Intel’s artificial intelligence strategy
One of the hottest areas these days is the market for processors that can effectively handle machine learning/artificial intelligence workloads.
Although Intel’s processors are commonly used for artificial intelligence workloads, specialized processors, such as NVIDIA‘s (NASDAQ:NVDA) graphics processing units (GPUs), are believed to be much more efficient than Intel’s general-purpose processors for certain artificial intelligence tasks.
Naturally, those who follow Intel are probably interested in gaining some insight into what the company’s longer-term strategy is to optimize its product portfolio for machine learning/artificial intelligence workloads.
Shenoy said that the company is “reinventing Xeon” — the brand name for the company’s general-purpose data center processors — to be able to cope more effectively with artificial intelligence workloads.

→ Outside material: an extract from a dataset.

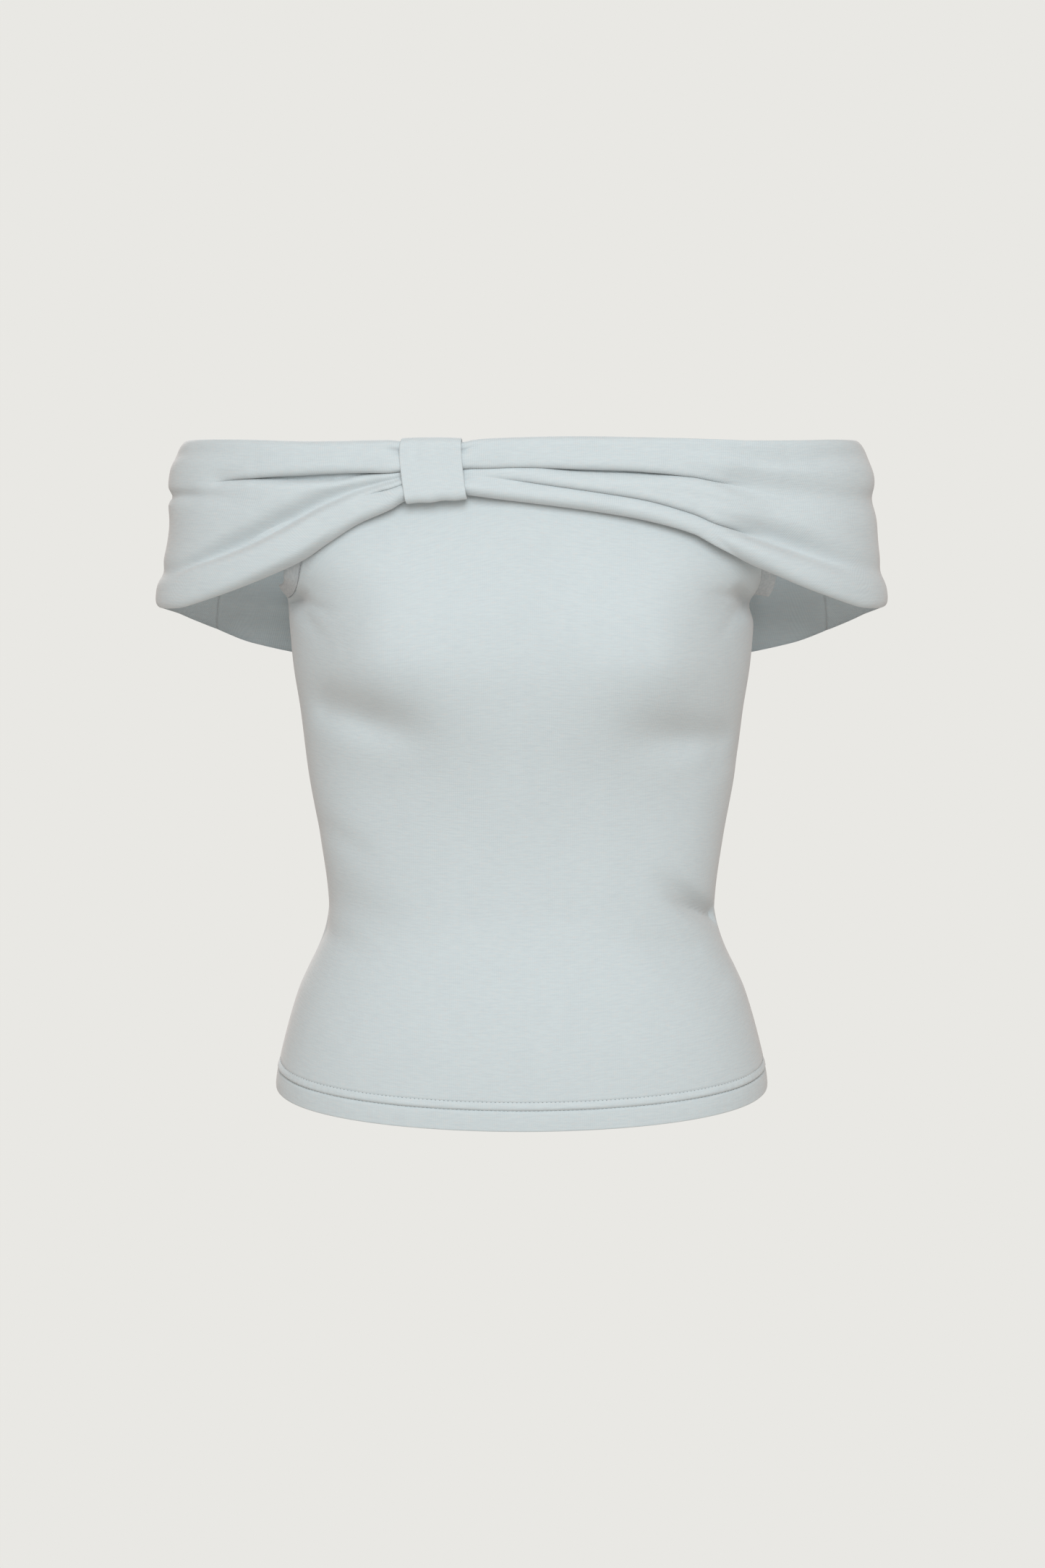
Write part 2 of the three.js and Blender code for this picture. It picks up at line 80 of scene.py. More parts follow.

He claims that the company’s latest Xeon processors, which are known as Xeon Scalable, are 2.4 times faster than the company’s prior-generation Xeon processors in machine learning inference workloads.
Though general-purpose processors are Intel’s core competency, it isn’t betting its AI strategy solely on such chips.
Shenoy also talked about how Intel is leveraging its field-programmable gate array (FGPA) technology, which it acquired when it bought FPGA maker Altera two years ago, to address this market.
Beyond general-purpose processors and FPGAs, though, Intel is also betting big on specialized neural network processors based on the technology that it acquired when it bought start-up Nervana Systems to handle machine learning training workloads, which currently seem to run best on NVIDIA’s GPU technology.
“This is a custom [application-specific integrated circuit] designed from the ground up for training kind of AI workload,” Shenoy said.
Shenoy indicated that the first Nervana-based product will arrive next year and that the company aims to deliver new products on an annual basis.
It’s not yet clear how well this product family will ultimately do in the marketplace, particularly against GPUs, but the company seems optimistic about its chances.
The memory opportunity
One market that Intel doesn’t participate in today is the server DRAM market. The company hasn’t communicated any plans to enter the DRAM market proper, but it does intend to try to displace DRAM with memory modules based on its new 3D XPoint memory technology.
Shenoy prefaced his explanation of Intel’s opportunity here by pointing out that traditional DRAM — which is found in virtually every computing device sold today — “is a fast technology but it’s volatile in terms of its technology nature and it tends to be expensive.”
For those of you unfamiliar with the term volatile, it simply means that it’s a type of memory that doesn’t retain its contents once power to it is removed.
The executive then said that NAND flash, which is commonly used as a storage medium in personal computers, smartphones, and data centers, is “slower but it has the characteristics of being persistent.”
NAND is a non-volatile technology, meaning that it retains the information written to it even when the power to it is removed. Or, to use Shenoy’s phasing, the data stored on NAND flash-based devices is persistent.
Intel’s 3D XPoint technology, Shenoy says, has “characteristics of both of those types of technology.”
“You have the speed that you get with DRAM, you have the persistence that you have with NAND, and you have high density that you have with NAND as well, even higher in some cases,” the exec continued.
Intel’s plan, then, is to try to bring 3D XPoint-based memory modules to data centers as a DRAM substitute, which should allow it to capture value that it previously wasn’t able to. Shenoy says that it’ll begin shipping these memory modules in the second half of 2018 and that the company sees the market opportunity for these products growing to $8 billion by 2021.
To the extent that Intel can capitalize on that opportunity, DCG stands to enjoy a nice boost to its growth rate.